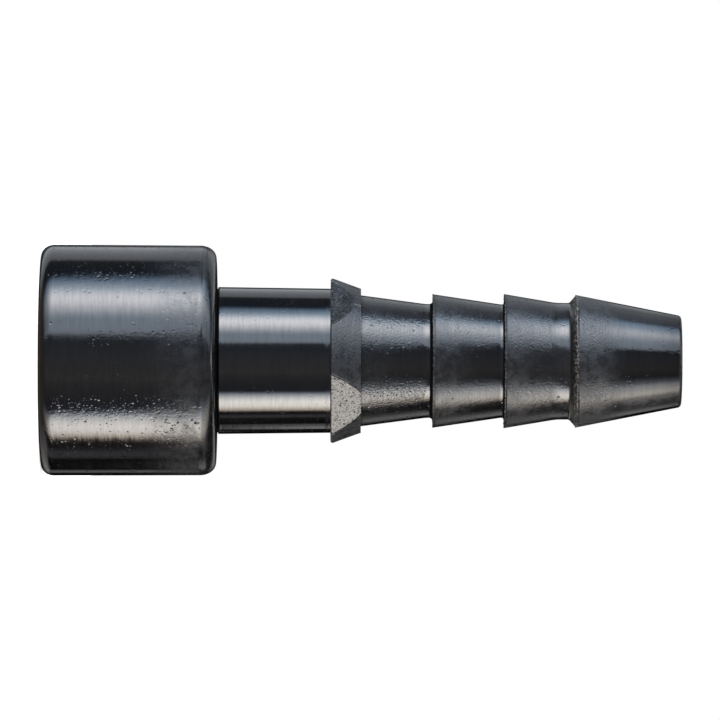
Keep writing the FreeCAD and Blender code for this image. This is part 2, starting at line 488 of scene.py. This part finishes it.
def planed_span(rings):
    """The numbers of the first and the last ring of the collar's planed outside."""
    numbers = [number for number, ring in enumerate(rings) if ring.planed]
    return numbers[0], numbers[-1]


def on_flat_edge(step):
    """Whether a point of a ring lies where a flat ends."""
    in_quarter = step % QUARTER
    return (in_quarter == HALF_FLAT) | (in_quarter == QUARTER - HALF_FLAT)


def mark_sharp(mesh, rings):
    """Marks the edges of the sharp rings, and those where the flats leave the collar's cone."""
    first, last = planed_span(rings)
    edges = np.empty(len(mesh.edges) * 2, dtype=np.int64)
    mesh.edges.foreach_get("vertices", edges)
    edges = edges.reshape(-1, 2)
    ring_of = edges // AROUND
    step = edges % AROUND
    sharp_rings = np.array([ring.sharp for ring in rings])
    same_ring = ring_of[:, 0] == ring_of[:, 1]
    sharp = same_ring & sharp_rings[ring_of[:, 0]]
    in_collar = (ring_of.min(axis=1) >= first) & (ring_of.max(axis=1) <= last)
    sharp |= in_collar & on_flat_edge(step[:, 0]) & (step[:, 0] == step[:, 1])
    layer = mesh.attributes.new("sharp_edge", "BOOLEAN", "EDGE")
    layer.data.foreach_set("value", sharp)


def paint_finish(mesh, rings):
    """Stores the finish and painted shade of the surface at each point, and how hazy each face of a
    flat is.
    """
    first, last = planed_span(rings)
    step = np.arange(AROUND)
    finish = np.zeros((len(rings), AROUND, len(FINISHES)))
    for number, ring in enumerate(rings):
        finish[number] = ring.finish
    scuff = FINISHES.index("scuff")
    finish[first:last + 1, :, scuff] += FLAT_EDGE_SCUFF * on_flat_edge(step)
    layer = mesh.attributes.new("finish", "FLOAT_COLOR", "POINT")
    layer.data.foreach_set("color", finish.ravel())
    flat = np.zeros((len(rings), AROUND))
    on_flat = (step % QUARTER < HALF_FLAT) | (step % QUARTER >= QUARTER - HALF_FLAT)
    pair = (step + HALF_FLAT) // QUARTER % 2
    flat[first:last] = on_flat * np.where(pair == 0, SHALLOW_FLAT_HAZE, DEEP_FLAT_HAZE)
    layer = mesh.attributes.new("flat", "FLOAT", "FACE")
    layer.data.foreach_set("value", flat.ravel())


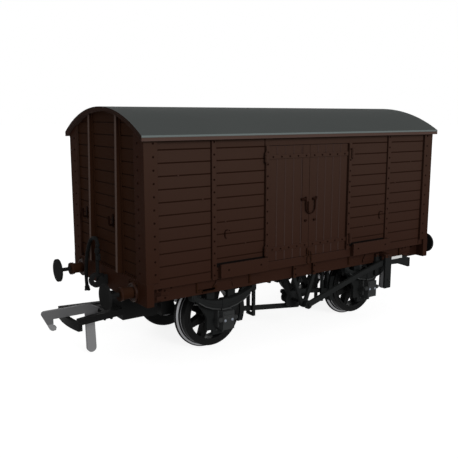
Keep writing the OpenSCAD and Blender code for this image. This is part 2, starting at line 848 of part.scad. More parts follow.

##############################

Reproduce each line verbatim.

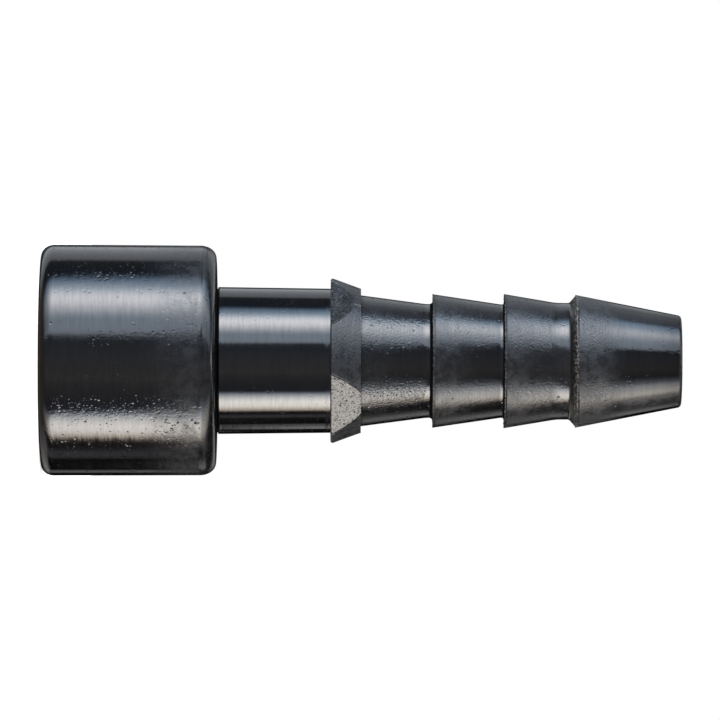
Keep writing the FreeCAD and Blender code for this image. This is part 2, starting at line 488 of scene.py. This part finishes it.
def planed_span(rings):
    """The numbers of the first and the last ring of the collar's planed outside."""
    numbers = [number for number, ring in enumerate(rings) if ring.planed]
    return numbers[0], numbers[-1]


def on_flat_edge(step):
    """Whether a point of a ring lies where a flat ends."""
    in_quarter = step % QUARTER
    return (in_quarter == HALF_FLAT) | (in_quarter == QUARTER - HALF_FLAT)


def mark_sharp(mesh, rings):
    """Marks the edges of the sharp rings, and those where the flats leave the collar's cone."""
    first, last = planed_span(rings)
    edges = np.empty(len(mesh.edges) * 2, dtype=np.int64)
    mesh.edges.foreach_get("vertices", edges)
    edges = edges.reshape(-1, 2)
    ring_of = edges // AROUND
    step = edges % AROUND
    sharp_rings = np.array([ring.sharp for ring in rings])
    same_ring = ring_of[:, 0] == ring_of[:, 1]
    sharp = same_ring & sharp_rings[ring_of[:, 0]]
    in_collar = (ring_of.min(axis=1) >= first) & (ring_of.max(axis=1) <= last)
    sharp |= in_collar & on_flat_edge(step[:, 0]) & (step[:, 0] == step[:, 1])
    layer = mesh.attributes.new("sharp_edge", "BOOLEAN", "EDGE")
    layer.data.foreach_set("value", sharp)


def paint_finish(mesh, rings):
    """Stores the finish and painted shade of the surface at each point, and how hazy each face of a
    flat is.
    """
    first, last = planed_span(rings)
    step = np.arange(AROUND)
    finish = np.zeros((len(rings), AROUND, len(FINISHES)))
    for number, ring in enumerate(rings):
        finish[number] = ring.finish
    scuff = FINISHES.index("scuff")
    finish[first:last + 1, :, scuff] += FLAT_EDGE_SCUFF * on_flat_edge(step)
    layer = mesh.attributes.new("finish", "FLOAT_COLOR", "POINT")
    layer.data.foreach_set("color", finish.ravel())
    flat = np.zeros((len(rings), AROUND))
    on_flat = (step % QUARTER < HALF_FLAT) | (step % QUARTER >= QUARTER - HALF_FLAT)
    pair = (step + HALF_FLAT) // QUARTER % 2
    flat[first:last] = on_flat * np.where(pair == 0, SHALLOW_FLAT_HAZE, DEEP_FLAT_HAZE)
    layer = mesh.attributes.new("flat", "FLOAT", "FACE")
    layer.data.foreach_set("value", flat.ravel())


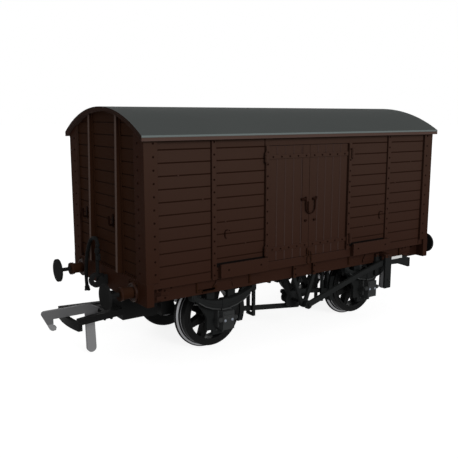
Keep writing the OpenSCAD and Blender code for this image. This is part 2, starting at line 848 of part.scad. More parts follow.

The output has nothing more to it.